Padahal, trotoar di Tanah Abang tergolong baru selesai ditata dan diperlebar menjadi sekitar lima meter. “Jadi baru sekadar ditata dan diperlebar, juga sudah ditertibkan tapi juga baru sekadarnya. Namun setelah itu percuma, seperti dibiarkan mau diapakan. Belum ada komitmen berkelanjutan untuk berpihak pada pejalan kaki dan pengguna jalan tanpa kendaraan bermotor,” kata dia di Jakarta, Senin (21/1/2019).
Kondisi trotoar yang belum sepenuhnya aman dan nyaman merupakan salah satu faktor penyebab volume pejalan kaki di trotoar tetap sedikit dibandingkan kapasitas seharusnya.
Penegakan aturan di trotoar dinilai semakin mendesak terutama dalam beberapa bulan lagi, Jakarta akan mempunyai dua moda transportasi massal baru, yaitu MRT dan LRT. “Kalau aksesibilitas trotoar tak dibuat maksimal, maka MRT dan LRT juga tak akan maksimal fungsinya,” kata Alfred Sitorus dari Koalisi Pejalan Kaki.
Alfred mengusulkan pengawasan diperketat dengan CCTV yang dapat langsung mencatat kendaraan yang melewati trotoar serta menempatkan personel khusus untuk mencegah pelanggaran di trotoar.
Menurut Alfred, saat ini aksesibilitas pejalan kaki untuk mencapai moda transportasi massal masih banyak yang diperbaiki. Di simpul Stasiun Sudirman, Stasiun MRT Dukuh Atas dan Halte Transjakarta Karet, misalnya, seharusnya bisa ditingkatkan dengan memperbaiki trotoar di sekitarnya.
“Termasuk juga jembatan penyeberangan orang Karet yang kondisinya sudah overload, sempit dan curam,” katanya.
Kepala Dinas Bina Marga DKI Jakarta Hari Nugroho mengatakan, perbaikan fasilitas pejalan kaki merupakan prioritas Pemprov DKI Jakarta.
Selama tiga tahun terakhir, Pemprov DKI Jakarta telah menata 108 km trotoar, berupa pelebaran dan pelengkapan fasilitas yang membuat pejalan kaki aman dan nyaman.
Tahun 2019, Pemprov DKI Jakarta kembali menganggarkan pembangunan trotoar senilai Rp 733,71 miliar.

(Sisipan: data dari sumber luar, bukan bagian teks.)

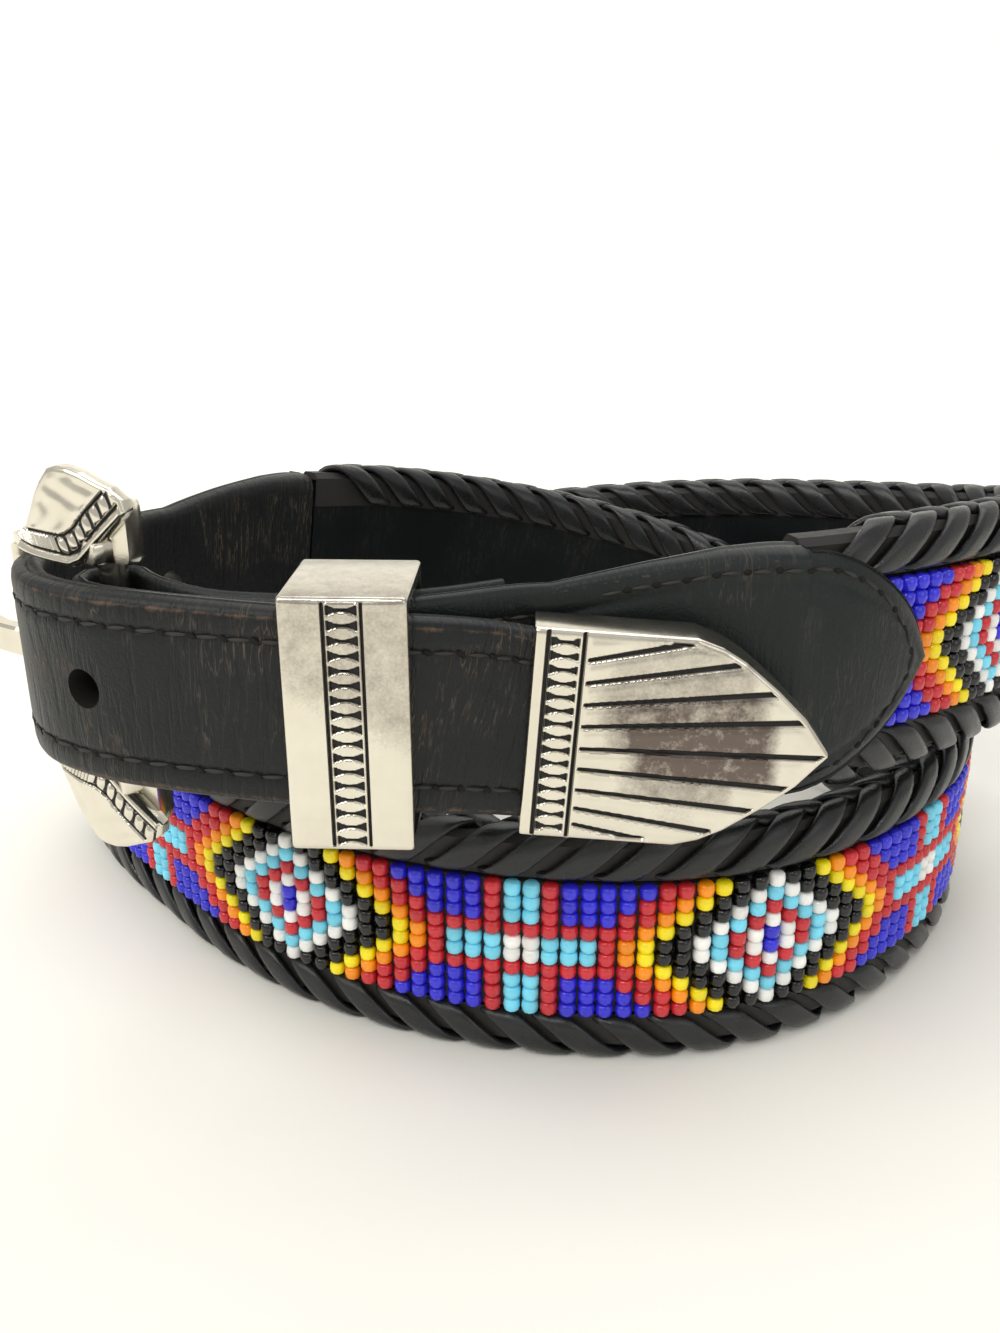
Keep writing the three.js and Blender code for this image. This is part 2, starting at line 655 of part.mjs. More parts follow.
const cap_chain = oval_chain(cap_at, 1.5, 6, -cap_height / 2 + 0.9, cap_height / 2 - 0.9, 14, cap_face);
cap = cap.subtract(cap_chain.sunk);
for (const oval of cap_chain.ovals) {
  cap = cap.add(oval);
}

// Rays of the cap, from the strip of ovals to the curved edge
const ray_start = 6.9;
const ray_table = [
  { start_up: 10.4, end_along: 21, end_up: 14 }, { start_up: 7.4, end_along: 27.3, end_up: 11.6 },
  { start_up: 4.5, end_along: 32, end_up: 8 }, { start_up: 1.6, end_along: 35.9, end_up: 4.4 },
  { start_up: -1.4, end_along: 38.6, end_up: -0.3 }, { start_up: -4.2, end_along: 35.2, end_up: -5 },
  { start_up: -7.1, end_along: 31.4, end_up: -8.5 }, { start_up: -9.7, end_along: 26.7, end_up: -12 },
  { start_up: -12, end_along: 18.8, end_up: -14 },
];
for (const ray of ray_table) {
  const way = new THREE.Vector2(ray.end_along - ray_start, ray.end_up - ray.start_up).normalize();
  const groove = [
    [ray_start, ray.start_up, -0.2], [ray.end_along, ray.end_up, -0.4],
    [ray.end_along, ray.end_up, 0.4], [ray_start, ray.start_up, 0.2],
  ].map(([x, y, w]) => new THREE.Vector2(x - way.y * w, y + way.x * w));
  const g = new THREE.ExtrudeGeometry(new THREE.Shape(groove), { depth: 2, bevelEnabled: false });
  g.translate(0, 0, cap_face - relief);
  cap = cap.subtract(to_solid(set_in(cap_at, g)));
}

// Pieces
const leather = { color: 0x2b2d2c, roughness: 0.55, metalness: 0 };
const lace = { color: 0x1c1e1e, roughness: 0.45, metalness: 0 };
const silver = { color: 0xb9b3a6, roughness: 0.28, metalness: 1 };
const pieces = [
  ['backing_strap', backing, leather],
  ['bead_panel', beads, { color: 0x3a3f8f, roughness: 0.3, metalness: 0 }],
  ['lacing_top', lacing_top, lace],
  ['lacing_bottom', lacing_bottom, lace],
  ['buckle_billet', to_geometry(inner_billet_solid), leather],
  ['tip_billet', to_geometry(strap_solid), leather],
  ['buckle_plate', to_geometry(buckle), silver],
  ['buckle_prong', to_geometry(prong), silver],
  ['keeper_loop', to_geometry(keeper), silver],
  ['tip_cap', to_geometry(cap), silver],
];
const belt = new THREE.Group();
belt.name = 'beaded_belt';
for (const [name, geometry, look] of pieces) {
  const mesh = new THREE.Mesh(geometry, new THREE.MeshStandardMaterial(look));
  mesh.name = name;
  belt.add(mesh);
}
export default belt;
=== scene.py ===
# Beaded belt with laced edges, fastened and standing in two turns on a pale floor.
# Sizes in the tables are millimetres; meshes are made in metres.
import math
import random
import bpy
import bmesh
import numpy as np
from mathutils import Matrix, Vector


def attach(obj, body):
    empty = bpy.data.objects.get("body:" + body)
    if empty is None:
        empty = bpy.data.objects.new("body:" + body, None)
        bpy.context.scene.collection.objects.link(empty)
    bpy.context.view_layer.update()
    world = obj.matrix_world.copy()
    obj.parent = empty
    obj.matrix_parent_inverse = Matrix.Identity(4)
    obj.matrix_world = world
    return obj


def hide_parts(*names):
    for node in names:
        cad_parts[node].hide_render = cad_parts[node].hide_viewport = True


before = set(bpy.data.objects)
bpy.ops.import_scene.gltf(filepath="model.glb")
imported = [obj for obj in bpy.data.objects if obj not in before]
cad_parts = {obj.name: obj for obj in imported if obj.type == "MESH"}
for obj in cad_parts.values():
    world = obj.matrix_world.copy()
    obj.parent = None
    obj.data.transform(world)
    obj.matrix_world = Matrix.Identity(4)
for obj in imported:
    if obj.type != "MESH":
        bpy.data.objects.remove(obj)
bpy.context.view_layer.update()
MM = 0.001
rng = random.Random(11)

# Camera at the photograph's angle
camera_data = bpy.data.cameras.new("camera")
camera_data.lens = 31.06
camera_data.sensor_width = 36
camera_data.clip_start = 0.01
camera = bpy.data.objects.new("camera", camera_data)
camera.location = (-0.0087, -0.19498, 0.11667)
camera.rotation_euler = (math.radians(69), 0, 0)
bpy.context.scene.collection.objects.link(camera)
bpy.context.scene.camera = camera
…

Menurut Hari, untuk mencegah sepeda motor naik ke trotoar, penghalang seperti bolard dipasang di trotoar. Pihaknya juga merencanakan pemasangan CCTV untuk mengawasi dan menindak kendaraan yang melanggar naik ke trotoar.
Trotoar terpotong
Alfred juga menyoroti masih minimnya kondisi trotoar di sekitar Stasiun MRT Lebak Bulus. Trotoar di sana masih terputus serta kondisi yang kurang memadai di sejumlah ruas.
Dengan kondisi ini, keberadaan MRT tak maksimal dalam mengalihkan pemukim di Tangerang Selatan untuk tidak menggunakan kendaraan pribadi ke Jakarta.
Kondisi serupa ditemukan di Kota Bekasi. Fergi Nadira (25), warga Bekasi Utara, Kota Bekasi, tidak pernah merasa aman saat berjalan kaki karena sebagian besar jalur pejalan kaki habis di tengah jalan, dan langsung tersambung ke jalan raya.
Setiap hari, pekerja di Jakarta ini berjalan kaki sekitar 3 kilometer dari rumah menuju Stasiun Bekasi dan sebaliknya. Namun, trotoar hanya ada di sekitar Stasiun Bekasi dan kompleks Summarecon Bekasi yang jaraknya sekitar 1 kilometer. Di permukiman, sudah tidak ada jalur pejalan kaki. “Ternyata mendebarkan karena tidak ada trotoar sama sekali,” kata dia.
Kepala Dinas Perhubungan Kota Bekasi Yayan Yuliana mengakui trotoar belum ada di seluruh penjuru kota. Pembangunannya terbatas pada jalan arteri primer.